Reproduce the first line and every line after it, exactly, through the one containing "np.minimum(threadStart - z, z". Leave out the rest.
= = = = =
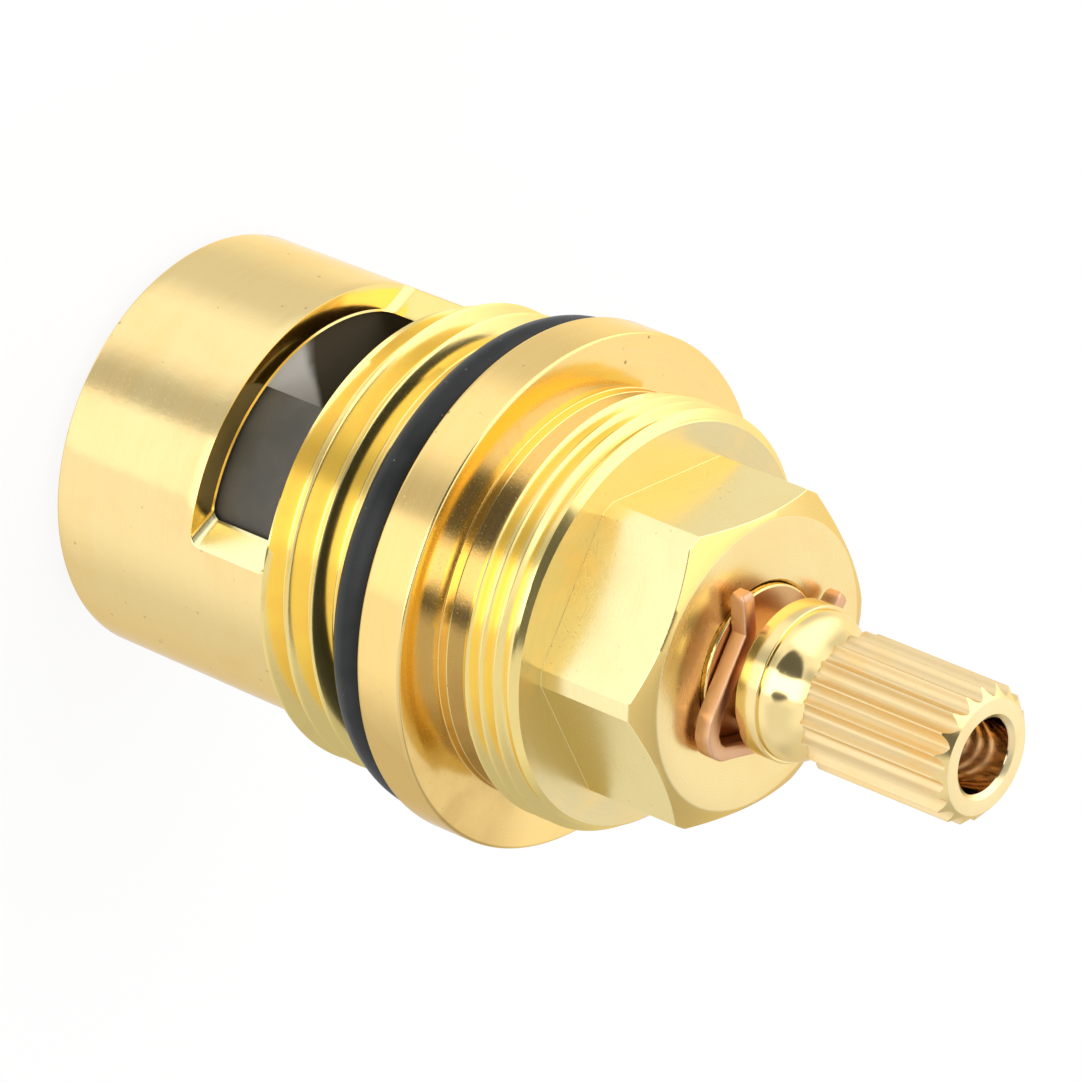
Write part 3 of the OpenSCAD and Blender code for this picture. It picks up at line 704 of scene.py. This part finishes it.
# the bead rises straight from the rim, leans in as a round, and runs out in a hollow that ends
# where the spline starts
rows += arcRows(s["bead"] - s["beadRound"], s["rimTop"], s["beadRound"], 0, s["beadLean"], 12,
                angles)
turnZ = s["rimTop"] + s["beadRound"] * np.sin(np.radians(s["beadLean"]))
turnR = s["bead"] - s["beadRound"] * (1 - np.cos(np.radians(s["beadLean"])))
run = s["splineLow"] - turnZ
for t in np.linspace(0, 1, 15)[1:]:
    rows.append(ring(s["root"] + (turnR - s["root"]) * (1 - t) ** 2, turnZ + run * t, angles))
stemPatches.append(patch(rows, "stemBrass"))
chamferLow = s["tip"] - s["chamferSlope"] * (splineRadius - s["tipRadius"])
rows = [ring(s["root"], s["splineLow"], angles),
        ring(s["root"] + 0.7 * (splineRadius - s["root"]), s["splineLow"] + 0.1, angles),
        ring(splineRadius, s["splineLow"] + 0.3, angles)]
rows += [ring(splineRadius, z, angles) for z in np.linspace(47, 54, 8)]
rows.append(ring(splineRadius, chamferLow, angles))
stemPatches.append(patch(rows, "splineBrass"))
rows = [rows[-1], ring(s["tipRadius"] + 0.02, s["tip"] - 0.02, angles)]
stemPatches.append(patch(rows, "stemBrass"))
rows = [rows[-1], ring(s["tipRadius"] - 0.05, s["tip"], angles),
        ring(s["hole"] + 0.28, s["tip"], angles), ring(s["hole"] + 0.04, s["tip"] - 0.2, angles)]
stemPatches.append(patch(rows, "tipBrass"))
threadStart = s["tip"] - s["plainDepth"]
rows = [ring(s["hole"] + 0.04, s["tip"] - 0.2, angles), ring(s["hole"], s["tip"] - 0.26, angles),
        ring(s["hole"], threadStart, angles)]
stemPatches.append(patch(rows, "holeBrass"))
threadEnd = s["tip"] - s["threadDepth"]
# screw thread in the hole, fading out at 45 degrees at both ends; every second row is enough
holeThread = {"pitch": 0.8, "depth": 0.3, "halfAngle": 30, "crestFlat": 0.1, "rounding": 0.05,
              "rowStep": 2, "start": 50.0}


def holeLimit(z):
    return s["hole"] + np.minimum(threadStart - z, z - s["tip"] + s["threadDepth"])


rows = threadRows(holeThread, angles, threadEnd, threadStart, s["hole"] + holeThread["depth"],
                  holeLimit)
stemPatches.append(patch(rows, "holeBrass", wraps=False))
rows = [ring(s["hole"], threadEnd, angles), ring(s["hole"], s["tip"] - s["holeDepth"], angles),
        ring(0.0, s["tip"] - s["holeDepth"] - s["drillTip"], angles)]
stemPatches.append(patch(rows, "holeBrass"))
# the key that enters the moving disc
key = np.array([(-7, -2.3), (-6.8, -2.5), (6.8, -2.5), (7, -2.3), (7, 2.3), (6.8, 2.5),
                (-6.8, 2.5), (-7, 2.3)])
keyHeights = (13.22, 16.04)
stemPatches.append(patch(prism(key, *keyHeights), "stemBrass"))
makePiece("stem_turned", stemPatches,
          ["stemBrass", "splineBrass", "holeBrass", "grooveShadeBrass", "tipBrass"],
          "stem", "stem", turn=s["turn"])
print("stem built")


# Retaining clip: a flat bar bent along a route

clip = {"leg": [(4.86, -2.9), (3.53, -1.3), (3.53, 3.5), (3.15, 4.5), (2.5, 5.0), (1.8, 5.05),
                (1.0, 4.7)], "back": 4.05, "lean": 13.0, "bend": 0.4,
        "width": 0.9, "height": 1.05, "low": 40.28, "corner": 0.13, "turn": -48.0}
c = clip
t = np.radians(c["lean"])
leg = np.array(c["leg"]) @ np.array([[np.cos(t), -np.sin(t)], [np.sin(t), np.cos(t)]])
line = np.concatenate([leg, [(0, c["back"])], leg[::-1] * (-1, 1)])
# long stretches keep their straight part: extra points stand a bend's length from each corner
step = np.diff(line, axis=0)
share = np.minimum(c["bend"] / np.linalg.norm(step, axis=1), 0.5)[:, None]
line = np.concatenate([np.stack([line[:-1], line[:-1] + step * share, line[1:] - step * share],
                                1).reshape(-1, 2), line[-1:]])
for _ in range(3):  # corners cut three times round the bends
    near, far = line[:-1] * 0.75 + line[1:] * 0.25, line[:-1] * 0.25 + line[1:] * 0.75
    line = np.concatenate([line[:1], np.stack([near, far], 1).reshape(-1, 2)[1:-1], line[-1:]])
# points that fell together are dropped
line = line[np.append(True, np.linalg.norm(np.diff(line, axis=0), axis=1) > 1e-4)]
along = np.gradient(line, axis=0)
along /= np.linalg.norm(along, axis=1)[:, None]
side = np.column_stack([-along[:, 1], along[:, 0]])
# section of the bar: a rectangle with round corners
t = np.radians(np.arange(0, 360, 18) + 9)
k = c["corner"]
sectionX = np.sign(np.cos(t)) * (c["width"] / 2 - k) + k * np.cos(t)
sectionZ = np.sign(np.sin(t)) * (c["height"] / 2 - k) + k * np.sin(t)


def clipRow(point, sideways, scale=1.0):
    xy = point[None, :] + sideways[None, :] * (sectionX * scale)[:, None]
    return np.column_stack([xy, c["low"] + c["height"] / 2 + sectionZ * scale])


rows = [clipRow(p, q) for p, q in zip(line, side)]
caps = [(0.0, 1.0), (0.22, 0.93), (0.38, 0.72), (0.44, 0.0)]  # round ends: way out and size
rows = ([clipRow(line[0] - along[0] * d, side[0], m) for d, m in caps[:0:-1]] + rows
        + [clipRow(line[-1] + along[-1] * d, side[-1], m) for d, m in caps[1:]])
makePiece("retaining_clip_bent", [patch(rows, "clipBronze")], ["clipBronze"], "stem",
          "retaining_clip", turn=c["turn"], sharp=35)
print("clip built")


# Flange O-ring: a ring of round section with a faint parting line

oRing = {"radius": 12.82, "section": 1.3, "height": 23.08, "flash": 0.02, "flashWidth": 0.06}
o = oRing
v = np.linspace(0, 2 * np.pi, 49)
# the flash is a bell curve on the outside of the section, at its middle height
flash = o["flash"] * np.exp(-(np.sin(v) / o["flashWidth"]) ** 2) * (np.cos(v) > 0)
bulge = o["section"] + flash
ringAngles = np.arange(0, 360, 1.5)
rows = [ring(o["radius"] + r * np.cos(w), o["height"] + r * np.sin(w), ringAngles)
        for r, w in zip(bulge, v)]
makePiece("flange_o_ring_moulded", [patch(rows, "blackRubber")], ["blackRubber"], "housing",
          "flange_o_ring", sharp=60)
print("O-ring built")

# Pieces whose solid already has the right shape take their finish here
carried = {"moving_disc": "darkCeramic", "fixed_disc": "whiteCeramic", "base_seal": "blackRubber",
           "support_ring": "whitePlastic", "stem_o_ring_lower": "blackRubber",
           "stem_o_ring_upper": "blackRubber", "glide_washer": "whitePlastic"}
for name, finish in carried.items():
    for slot in nodes[name].material_slots:
        slot.link = "OBJECT"
        slot.material = materials[finish]
print("carried pieces finished")


# Studio: soft panels stand round the part; the camera sees plain white behind it

studio = {
    # each panel: where it starts and how softly, where it ends and how softly, and its gain
    "low": (0.83, [(-172.0, 12.0, -126.0, 24.0, 0.37), (-74.0, 12.0, -28.0, 12.0, 0.38),
                   (-24.0, 8.0, -5.0, 3.0, -0.2), (34.0, 3.0, 84.0, 20.0, 0.26)]),
    "high": (1.1, [(-130.0, 15.0, -45.0, 6.0, 0.7), (45.0, 5.0, 105.0, 15.0, -0.2),
                   (110.0, 15.0, 160.0, 15.0, -0.5)]),
    "window": {"from": -2.5, "fromHigh": 0.5, "to": 33.0, "toHigh": 27.0, "soft": 2.5,
               "low": 1.32, "high": 2.5, "top": 46.0},
    "shade": {"reach": 35.0, "soft": 3.0, "level": 0.14}, "shadow": 0.12}
world = bpy.data.worlds.new("studio")
scene.world = world
g = Graph(world)
way = g.node("ShaderNodeTexCoord")["Generated"]


def towards(direction):
    return g.node("ShaderNodeVectorMath", {"operation": "DOT_PRODUCT"}, {0: way, 1: direction},
                  "Value")


def blend(share, low, high):
    return (high - low) * share + low


high = towards(up)
bearing = g.maths("ARCTAN2", towards(across), towards(toCamera)) * (180 / np.pi)
halves = []
for base, panels in (studio["low"], studio["high"]):
    light = base + 0.0 * bearing  # a socket from the start
    for start, softStart, end, softEnd, gain in panels:
        light = light + (g.ease(bearing, start - softStart, start + softStart)
                         * (1.0 - g.ease(bearing, end - softEnd, end + softEnd)) * gain)
    halves.append(light)
light = blend(g.ease(high, -0.3, 0.25), *halves)
shade, glass = studio["shade"], studio["window"]
near, far = (float(np.cos(np.radians(shade["reach"] + d * shade["soft"]))) for d in (-1, 1))
light = blend(g.ease(towards(back), far, near), light, shade["level"])
rising = g.ease(high, 0.1, 0.45)
paneStart = blend(rising, glass["from"], glass["fromHigh"])
paneEnd = blend(rising, glass["to"], glass["toHigh"])
inWindowPane = (g.ease(bearing, paneStart - glass["soft"], paneStart + glass["soft"])
                * (1.0 - g.ease(bearing, paneEnd - glass["soft"], paneEnd + glass["soft"])))
topEdge = float(np.sin(np.radians(glass["top"])))
inWindowPane = inWindowPane * (1.0 - g.ease(high, topEdge - 0.02, topEdge + 0.02))
light = blend(inWindowPane, light, blend(g.ease(high, -0.62, 0.1), glass["low"], glass["high"]))
seen = g.node("ShaderNodeLightPath")["Is Camera Ray"]
glow = g.node("ShaderNodeBackground", None, {
    "Color": g.mix(seen, g.vector(light, light, light), (1.0, 1.0, 1.0)), "Strength": 1.0})
g.node("ShaderNodeOutputWorld", None, {0: glow})

floorSize = {"radius": 1400.0, "drop": 0.05}
a = np.arange(0, 360, 5.0)
floorMesh = bpy.data.meshes.new("floor")
floorMesh.from_pydata(ring(floorSize["radius"], -floorSize["drop"], a) * mm, [],
                      [list(range(len(a)))])
floor = bpy.data.objects.new("floor", floorMesh)
scene.collection.objects.link(floor)
paper = bpy.data.materials.new("floorPaper")
g = Graph(paper)
diffuse = g.node("ShaderNodeBsdfDiffuse", None, {"Color": (1, 1, 1, 1)})
glowing = g.node("ShaderNodeEmission", None, {"Color": (1, 1, 1, 1), "Strength": 1.0})
clear = g.node("ShaderNodeBsdfTransparent")
front = g.node("ShaderNodeMixShader", None, {0: studio["shadow"], 1: glowing, 2: diffuse})
behind = g.node("ShaderNodeNewGeometry")["Backfacing"]
g.node("ShaderNodeOutputMaterial", None, {
    0: g.node("ShaderNodeMixShader", None, {0: behind, 1: front, 2: clear})})
floorMesh.materials.append(paper)
floor.visible_glossy = floor.visible_diffuse = floor.visible_shadow = False
print("studio set")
= = = = =
FULL OUTPUT:
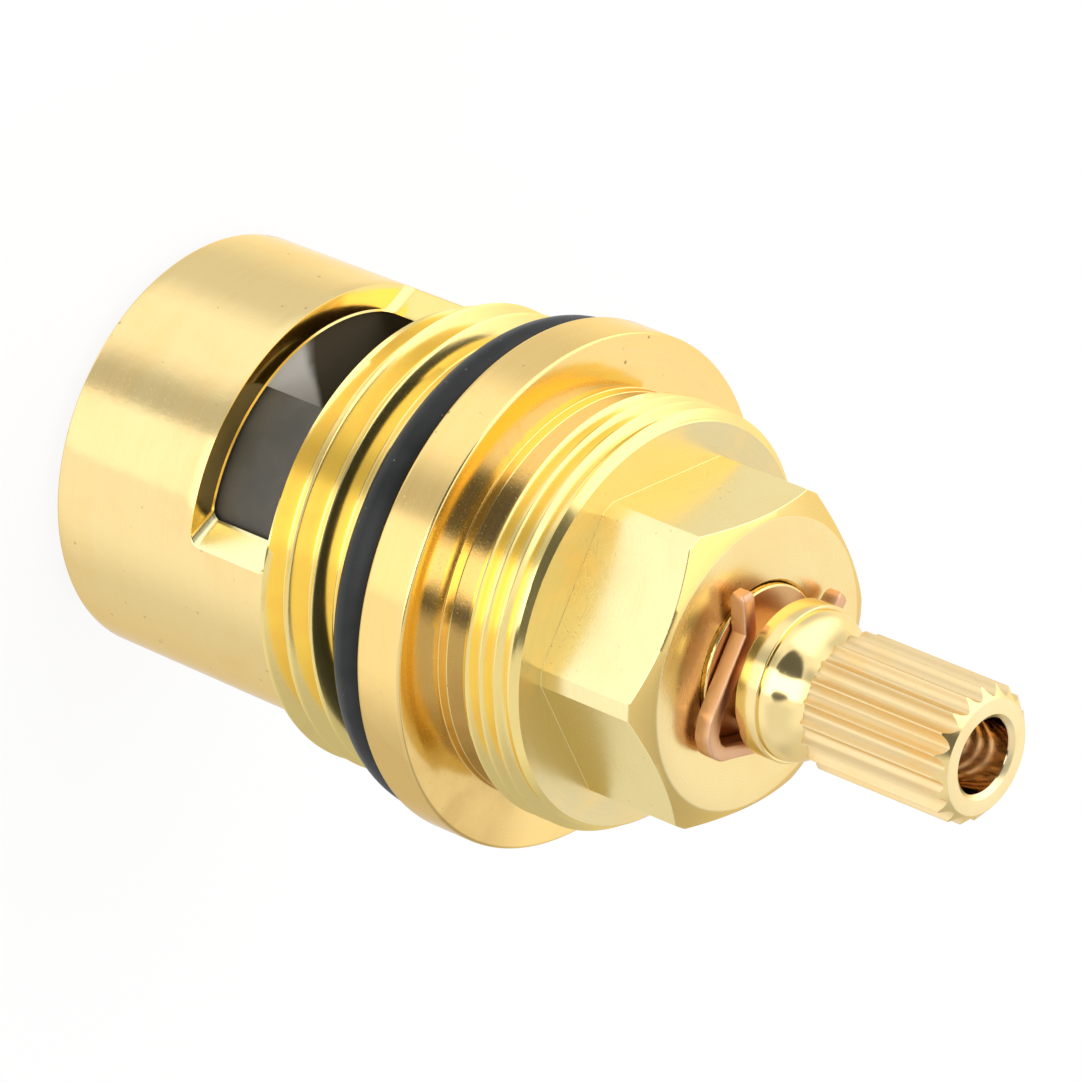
Write part 3 of the OpenSCAD and Blender code for this picture. It picks up at line 704 of scene.py. This part finishes it.
# the bead rises straight from the rim, leans in as a round, and runs out in a hollow that ends
# where the spline starts
rows += arcRows(s["bead"] - s["beadRound"], s["rimTop"], s["beadRound"], 0, s["beadLean"], 12,
                angles)
turnZ = s["rimTop"] + s["beadRound"] * np.sin(np.radians(s["beadLean"]))
turnR = s["bead"] - s["beadRound"] * (1 - np.cos(np.radians(s["beadLean"])))
run = s["splineLow"] - turnZ
for t in np.linspace(0, 1, 15)[1:]:
    rows.append(ring(s["root"] + (turnR - s["root"]) * (1 - t) ** 2, turnZ + run * t, angles))
stemPatches.append(patch(rows, "stemBrass"))
chamferLow = s["tip"] - s["chamferSlope"] * (splineRadius - s["tipRadius"])
rows = [ring(s["root"], s["splineLow"], angles),
        ring(s["root"] + 0.7 * (splineRadius - s["root"]), s["splineLow"] + 0.1, angles),
        ring(splineRadius, s["splineLow"] + 0.3, angles)]
rows += [ring(splineRadius, z, angles) for z in np.linspace(47, 54, 8)]
rows.append(ring(splineRadius, chamferLow, angles))
stemPatches.append(patch(rows, "splineBrass"))
rows = [rows[-1], ring(s["tipRadius"] + 0.02, s["tip"] - 0.02, angles)]
stemPatches.append(patch(rows, "stemBrass"))
rows = [rows[-1], ring(s["tipRadius"] - 0.05, s["tip"], angles),
        ring(s["hole"] + 0.28, s["tip"], angles), ring(s["hole"] + 0.04, s["tip"] - 0.2, angles)]
stemPatches.append(patch(rows, "tipBrass"))
threadStart = s["tip"] - s["plainDepth"]
rows = [ring(s["hole"] + 0.04, s["tip"] - 0.2, angles), ring(s["hole"], s["tip"] - 0.26, angles),
        ring(s["hole"], threadStart, angles)]
stemPatches.append(patch(rows, "holeBrass"))
threadEnd = s["tip"] - s["threadDepth"]
# screw thread in the hole, fading out at 45 degrees at both ends; every second row is enough
holeThread = {"pitch": 0.8, "depth": 0.3, "halfAngle": 30, "crestFlat": 0.1, "rounding": 0.05,
              "rowStep": 2, "start": 50.0}


def holeLimit(z):
    return s["hole"] + np.minimum(threadStart - z, z - s["tip"] + s["threadDepth"])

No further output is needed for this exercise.